One of our five areas of strategic focus here at Bromford is our relationship with customers. Our coaching model is central to this objective, not just through our neighbourhood coaching, but aspirationally through all colleagues across organisation. Towards the end of the starting well pilot, the repairs team started working with localities teams to look at how neighbourhood coaches may be able to work with starting well engineers to broaden and support the approach. We thought that it would be appropriate to explore this concept further following the end of the pilot. So, working with a head of locality and the maintenance manager we devised a short learning activity designed to enable us to understand more about how we might work with some of our customers to coach them through home maintenance.

During the starting well pilot we had been unable to change the way the service was delivered as it would have been difficult to ensure the integrity of the evaluation. For this learning activity we wanted to move away from a ‘static’ pilot to a more flexible and dynamic model.
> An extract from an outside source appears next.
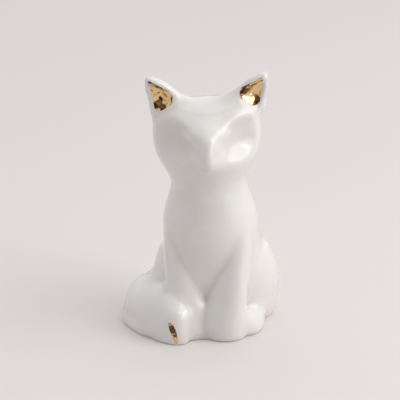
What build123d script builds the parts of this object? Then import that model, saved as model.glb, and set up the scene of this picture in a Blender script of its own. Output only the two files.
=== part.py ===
from build123d import *
import os
from math import cos, pi, sin

# A seated cat in glazed porcelain, 70 mm tall, with gilded ears and a gilded tail tip.
# It is made in sections that are cast or pressed apart, joined with slip and fired as one.
# Front is -Y, the cat's left is +X. Lengths are in millimetres, and angles in degrees.

os.makedirs("parts", exist_ok=True)

# Body casting: hollow, from the foot ring to the neck seam
body_height = 41.0
body_half_width = 12.9
body_front = 13.0
body_back = 16.5
body_wall = 2.8
floor_thickness = 2.8
foot_ring_width = 2.6
foot_recess = 0.6
vent_radius = 1.8
neck_radius = 9.7

# Head casting: hollow, from the neck seam to the crown, turned a little to the cat's left
head_height = 21.6
head_half_width = 14.4
face_reach = 14.0
head_back = 12.0
head_wall = 2.6
head_turn = 10.0
snout_reach = 17.0
snout_half_width = 6.5
eye_dish_radius = 20.0
eye_dish_depth = 3.9
eye_dish_bearing = 38.0

# Snout: its half height as a share of the head's height
snout_half_height_share = 0.4167

# Eye dishes: their half height and the height of their middle as shares of the head's height
eye_dish_half_height_share = 0.648
eye_dish_middle_share = 0.6945

# Ears: pressed solid, each with a hollow front, rooted at a share of the head's height
ear_root_share = 0.6945
ear_height = 14.0
ear_spread = 16.1
ear_half_width = 7.1
ear_half_depth = 3.5
ear_lean = 2.5

# Forelegs: pressed solid, meeting between the paws
leg_height = 31.0
leg_half_width = 5.8
leg_half_depth = 5.0

# Haunches: pressed solid, each with its hind paw
haunch_half_width = 8.3
haunch_half_length = 11.5
haunch_height = 23.5
haunch_spread = 9.2
haunch_middle_height = 9.0
haunch_setback = 4.5
hind_paw_half_width = 4.2
hind_paw_half_length = 7.0
hind_paw_height = 6.0

# Tail: pressed solid, lying round the cat's right side on a path about the body's axis
tail_path_radius = 20.0
tail_half_width = 9.0
tail_height = 12.8

# Gilding: a burnished layer in each ear and over the edge of the tail's tip
ear_gilding_thickness = 0.3
tail_gilding_depth = 0.5

# Points round each oval section
oval_points = 16

# Overrun of every cutting form past what it cuts
overrun = 1.0

# Sections as shares of the casting's height, half width, front reach and back reach
body_section_shares = [
    (0.00, 0.80, 0.66, 0.90),
    (0.15, 0.92, 0.78, 1.00),
    (0.34, 0.98, 0.90, 1.00),
    (0.54, 1.00, 0.97, 0.91),
    (0.71, 1.00, 1.00, 0.76),
    (0.86, 0.90, 0.92, 0.64),
]
head_section_shares = [
    (0.10, 0.77, 0.86, 0.84),
    (0.20, 0.86, 0.94, 0.92),
    (0.32, 0.94, 1.00, 0.98),
    (0.50, 1.00, 1.00, 1.00),
    (0.66, 1.00, 0.95, 0.98),
    (0.80, 0.96, 0.86, 0.92),
    (0.92, 0.82, 0.68, 0.78),
    (0.98, 0.52, 0.42, 0.50),
]

# Snout sections: shares of its reach, half width and half height, and the height of its
# middle as a share of the head's
snout_section_shares = [
    (0.00, 1.00, 1.00, 0.50),
    (0.65, 0.80, 0.82, 0.53),
    (0.88, 0.40, 0.46, 0.47),
    (1.00, 0.14, 0.14, 0.43),
]

# Ear sections: shares of its height, of the spread of its tip, and of its half width and depth
ear_section_shares = [
    (0.00, 0.455, 1.00, 1.00),
    (0.21, 0.480, 1.00, 0.97),
    (0.43, 0.525, 0.96, 0.86),
    (0.61, 0.635, 0.77, 0.70),
    (0.74, 0.745, 0.57, 0.61),
    (0.86, 0.825, 0.39, 0.52),
    (0.96, 0.920, 0.17, 0.36),
    (1.00, 0.945, 0.06, 0.17),
]

# Corners of the ear's hollow: shares of the tip's spread and of the ear's height
ear_hollow_corner_shares = [(1.00, 1.02), (0.47, 0.60), (0.84, 0.27)]
ear_hollow_rounding_share = 0.08

# Floor of the ear's hollow, in front of the head's middle: shares of the half depth and lean
ear_hollow_floor_shares = (0.32, 0.35)

# Foreleg sections: shares of its height, of the body's half width and front reach for its
# middle, and of the leg's half width and half depth
leg_section_shares = [
    (0.00, 0.40, 0.94, 0.94, 0.96),
    (0.08, 0.40, 0.98, 1.00, 1.00),
    (0.22, 0.42, 0.94, 0.98, 0.85),
    (0.45, 0.52, 0.78, 0.80, 0.85),
    (0.65, 0.62, 0.58, 0.65, 0.90),
    (0.85, 0.69, 0.42, 0.52, 0.80),
    (1.00, 0.69, 0.32, 0.36, 0.45),
]

# Middle of the hind paw, as shares of the haunch's spread and half length
hind_paw_place_shares = (1.18, 0.58)
hind_paw_middle_share = 0.36

# Tail sections: bearing from +X, then shares of the path radius, half width and height
tail_section_shares = [
    (110, 0.56, 0.60, 0.65),
    (140, 0.80, 0.84, 0.82),
    (170, 0.88, 0.97, 0.86),
    (195, 0.82, 0.93, 0.90),
    (218, 0.79, 0.80, 0.98),
    (238, 0.82, 0.68, 0.99),
    (251, 0.88, 0.48, 0.78),
    (257, 0.89, 0.24, 0.48),
]
tail_middle_share = 0.25

# Brush mark at the last tail section but one: its middle and halves as shares of the tail's
# height and half width
tail_mark_middle_share = 0.25
tail_mark_half_height_share = 0.22
tail_mark_half_width_share = 0.14


def egg(z, half_width, front, back):
    """A level section: half an ellipse towards the front and half towards the back."""
    front_half = EllipticalCenterArc((0, 0), half_width, front, start_angle=180, arc_size=180)
    back_half = EllipticalCenterArc((0, 0), half_width, back, start_angle=0, arc_size=180)
    return Pos(0, 0, z) * make_face([front_half, back_half])


def oval(half_width, half_depth):
    """A level ellipse in one closed curve that starts at +X, so that lofted ones don't twist."""
    turns = [2 * pi * step / oval_points for step in range(oval_points)]
    points = [(half_width * cos(turn), half_depth * sin(turn)) for turn in turns]
    return make_face(Spline(points, periodic=True))


def ellipsoid(half_width, half_length, half_height):
    return scale(Sphere(1), by=(half_width, half_length, half_height))


def above_floor(form):
    return split(form, bisect_by=Plane.XY, keep=Keep.TOP)


def seated(form, *neighbours):
    """A pressed form cut to the faces that it is luted to, without its offcuts."""
    for neighbour in neighbours:
        form = form - neighbour
    return max(form.solids(), key=lambda solid: solid.volume)


def casting(shares, lowest, highest, half_width, front, back, inset=0):
    """Level sections between the lowest and the highest, drawn in all round by the inset."""
    return [
        egg(lowest + (highest - lowest) * z, half_width * w - inset, front * f - inset, back * b - inset)
        for z, w, f, b in shares
    ]


def neck_seam(z, inset=0):
    return egg(z, *[neck_radius - inset] * 3)


def body_form(inset=0, lowest=0):
    sizes = (body_half_width, body_front, body_back)
    sections = casting(body_section_shares, lowest, body_height, *sizes, inset)
    return loft(sections + [neck_seam(body_height, inset)])


def head_form(inset=0):
    sizes = (head_half_width, face_reach, head_back)
    highest = head_height - inset
    sections = casting(head_section_shares, 0, highest, *sizes, inset)
    return loft([neck_seam(0, inset)] + sections + [Vertex(0, 0, highest)])


def snout_form():
    half_height = head_height * snout_half_height_share
    sections = [
        Plane((0, -snout_reach * reach, head_height * middle), x_dir=(1, 0, 0), z_dir=(0, -1, 0))
        * oval(snout_half_width * w, half_height * h)
        for reach, w, h, middle in snout_section_shares
    ]
    return loft(sections)


def eye_dishes(growth=0):
    """The cutters of the two hollow eyes: ellipsoids that dip into the cheeks from the front."""
    reach = face_reach + eye_dish_radius - eye_dish_depth
    half_height = head_height * eye_dish_half_height_share
    hollow = ellipsoid(eye_dish_radius + growth, eye_dish_radius + growth, half_height + growth)
    middle = Pos(0, -reach, head_height * eye_dish_middle_share)
    return [Rot(0, 0, side * eye_dish_bearing) * middle * hollow for side in (1, -1)]


def head_outside():
    return head_form() + snout_form() - eye_dishes()


def make_body():
    _, w, f, b = body_section_shares[0]
    ring = (body_half_width * w, body_front * f, body_back * b)
    recess = extrude(egg(-overrun, *[size - foot_ring_width for size in ring]), foot_recess + overrun)
    vent = extrude(Circle(vent_radius), floor_thickness + overrun)
    return body_form() - body_form(body_wall, floor_thickness) - recess - vent


def ear_form():
    root = head_height * ear_root_share
    sections = [
        Pos(ear_spread * x, -ear_lean * z, root + ear_height * z) * oval(ear_half_width * w, ear_half_depth * d)
        for z, x, w, d in ear_section_shares
    ]
    return loft(sections)


def ear_hollow(lift=0):
    """The rounded triangle sunk into the left ear, from a lift over its floor forwards."""
    root = head_height * ear_root_share
    corners = [(ear_spread * x, root + ear_height * z) for x, z in ear_hollow_corner_shares]
    triangle = Polygon(*corners, align=None)
    triangle = fillet(triangle.vertices(), ear_spread * ear_hollow_rounding_share)
    depth_share, lean_share = ear_hollow_floor_shares
    floor = ear_half_depth * depth_share + ear_lean * lean_share + lift
    level = Plane((0, -floor, 0), x_dir=(1, 0, 0), z_dir=(0, -1, 0))
    return extrude(level * triangle, ear_half_depth + ear_lean)


def leg_form():
    sections = [
        Pos(body_half_width * x, -body_front * y, leg_height * z)
        * oval(leg_half_width * w, leg_half_depth * d)
        for z, x, y, w, d in leg_section_shares
    ]
    return split(loft(sections), bisect_by=Plane.YZ, keep=Keep.TOP)


def haunch_form():
    haunch = Pos(haunch_spread, haunch_setback, haunch_middle_height) * ellipsoid(
        haunch_half_width, haunch_half_length, haunch_height - haunch_middle_height
    )
    x, y = hind_paw_place_shares
    middle = hind_paw_height * hind_paw_middle_share
    paw = Pos(haunch_spread * x, -haunch_half_length * y, middle) * ellipsoid(
        hind_paw_half_width, hind_paw_half_length, hind_paw_height - middle
    )
    return above_floor(haunch + paw)


def tail_form():
    sections = []
    for bearing, radius, width, height in tail_section_shares:
        middle = tail_height * tail_middle_share * height
        radial = Rot(0, 0, bearing) * Pos(tail_path_radius * radius, 0, middle) * Rot(90, 0, 0)
        sections.append(radial * oval(tail_half_width * width, tail_height * height - middle))
    return above_floor(loft(sections, ruled=True))


def tail_mark():
    """The oval cutter of the gilded mark, square to the tail's outer side at its tip."""
    bearing, radius, width, _ = tail_section_shares[-2]
    outside = tail_path_radius * radius + tail_half_width * width
    face = Rot(0, 0, bearing) * Pos(outside - tail_gilding_depth, 0, tail_height * tail_mark_middle_share)
    outline = oval(tail_height * tail_mark_half_height_share, tail_half_width * tail_mark_half_width_share)
    return extrude(face * Rot(0, 90, 0) * outline, tail_gilding_depth + overrun)


def standing(parts):
    """All the parts, moved so that the middle of the whole cat's foot is at the origin."""
    box = Compound(list(parts.values())).bounding_box()
    middle = Pos(-(box.min.X + box.max.X) / 2, -(box.min.Y + box.max.Y) / 2, -box.min.Z)
    return {name: middle * part for name, part in parts.items()}


def main():
    on_neck = Pos(0, 0, body_height) * Rot(0, 0, head_turn)
    body, head, haunch, leg = body_form(), head_outside(), haunch_form(), leg_form()
    right_haunch, right_leg = mirror(haunch, Plane.YZ), mirror(leg, Plane.YZ)
    cavity = head_form(head_wall) - eye_dishes(head_wall)
    ear = seated(ear_form(), head)
    left_ear = seated(ear, ear_hollow())
    left_gilding = seated(ear & ear_hollow(), ear_hollow(ear_gilding_thickness))
    tail = seated(tail_form(), right_haunch, right_leg, body)
    parts = {
        "body_shell": make_body(),
        "head_shell": on_neck * (head - cavity),
        "left_ear": on_neck * left_ear,
        "right_ear": on_neck * mirror(left_ear, Plane.YZ),
        "left_haunch": seated(haunch, body),
        "right_haunch": seated(right_haunch, body),
        "left_foreleg": seated(leg, body, haunch),
        "right_foreleg": seated(right_leg, body, right_haunch),
        "tail": seated(tail, tail_mark()),
        "left_ear_gilding": on_neck * left_gilding,
        "right_ear_gilding": on_neck * mirror(left_gilding, Plane.YZ),
        "tail_tip_gilding": tail & tail_mark(),
    }
    for name, part in standing(parts).items():
        export_step(part, f"parts/{name}.step")


main()
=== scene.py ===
from math import cos, radians, sin

import bmesh
import bpy
import numpy as np
from mathutils import Matrix, Vector


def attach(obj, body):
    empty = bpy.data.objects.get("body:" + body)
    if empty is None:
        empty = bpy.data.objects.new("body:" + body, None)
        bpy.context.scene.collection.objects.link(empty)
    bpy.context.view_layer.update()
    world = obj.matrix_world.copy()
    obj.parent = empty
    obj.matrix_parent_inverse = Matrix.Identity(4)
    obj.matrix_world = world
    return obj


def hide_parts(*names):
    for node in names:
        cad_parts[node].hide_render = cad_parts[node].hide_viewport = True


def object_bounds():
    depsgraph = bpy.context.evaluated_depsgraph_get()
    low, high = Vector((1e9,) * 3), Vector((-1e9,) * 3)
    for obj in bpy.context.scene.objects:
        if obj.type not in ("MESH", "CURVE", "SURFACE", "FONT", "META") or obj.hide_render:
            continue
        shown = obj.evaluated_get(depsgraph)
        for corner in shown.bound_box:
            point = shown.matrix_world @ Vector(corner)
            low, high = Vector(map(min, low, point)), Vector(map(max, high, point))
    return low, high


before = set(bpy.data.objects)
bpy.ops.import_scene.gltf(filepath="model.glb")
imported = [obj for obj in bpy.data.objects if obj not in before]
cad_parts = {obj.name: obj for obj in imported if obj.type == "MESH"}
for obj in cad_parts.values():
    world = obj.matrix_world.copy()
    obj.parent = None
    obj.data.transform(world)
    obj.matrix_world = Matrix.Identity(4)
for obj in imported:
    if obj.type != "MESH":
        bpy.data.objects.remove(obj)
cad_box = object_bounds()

bl_info = {
    "name": "Seated Cat Ornament",
    "version": (1, 0, 0),
    "blender": (4, 5, 0),
    "location": "View3D > Sidebar > Ornament",
    "description": "A small seated cat in glazed white porcelain with gilded ears and tail tip",
    "category": "Add Mesh",
}

MM = 0.001

# Sections of the porcelain body that lie under one glaze
PORCELAIN = [
    "body_shell", "head_shell", "left_ear", "right_ear", "left_foreleg", "right_foreleg",
    "left_haunch", "right_haunch", "tail",
]

# Swellings under the glaze that soften the pressed forms: the middle from the foot's middle,
# then the half width, half length and half height, in millimetres, and whether it turns with the head
SWELLINGS = [
    ((0.0, -7.0, 56.8), (6.4, 7.0, 4.2), True),
    ((0.0, -8.8, 53.4), (3.7, 6.9, 6.0), True),
    ((0.0, -7.4, 49.5), (5.6, 8.4, 5.6), True),
    ((0.0, -9.6, 1.0), (5.0, 6.2, 7.6), False),
    ((0.0, -5.4, 40.6), (7.4, 6.1, 5.4), False),
    ((0.0, 3.2, 40.5), (9.6, 7.6, 8.0), False),
    ((0.0, 8.0, 5.0), (12.0, 9.2, 9.0), False),
]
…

Over a 16 week period, a home maintenance coach worked with a number of customers on a wide range of activities from bleeding radiators and replacing toilet seats through to re-plastering hallways and hanging wall paper. Unlike starting well, these activities were driven by the customers themselves. The home maintenance coach was a multi skilled engineer who adopted a coaching approach, working closely with the neighbourhood coach to identify customers and then alongside the customer to build a tailored coaching plan. Importantly, as this was a test, we were able to change the way that the service was being delivered inline with what we were learning week-by-week. 

The aim of the test was to:

  • Work with new customers, where this is the first tenancy to identify if they require support or coaching to ensure they can maintain their home to the ‘expected standard’;

  • Work with customers who might be at risk of damaging or neglecting their property, or have already caused damage to their property to ensure they can maintain their home to the ‘expected standard’ and also prevent any future damage;

  • Work with new/existing customers who may have the will to improve their home but don’t have the skills to do so, in order to provide them with the confidence to carry out some improvements themselves.

We also wanted to understand:

  • Whether an engineer could take on a coaching approach;

  • Whether we can define a ‘Bromford standard’ (and what that might look like).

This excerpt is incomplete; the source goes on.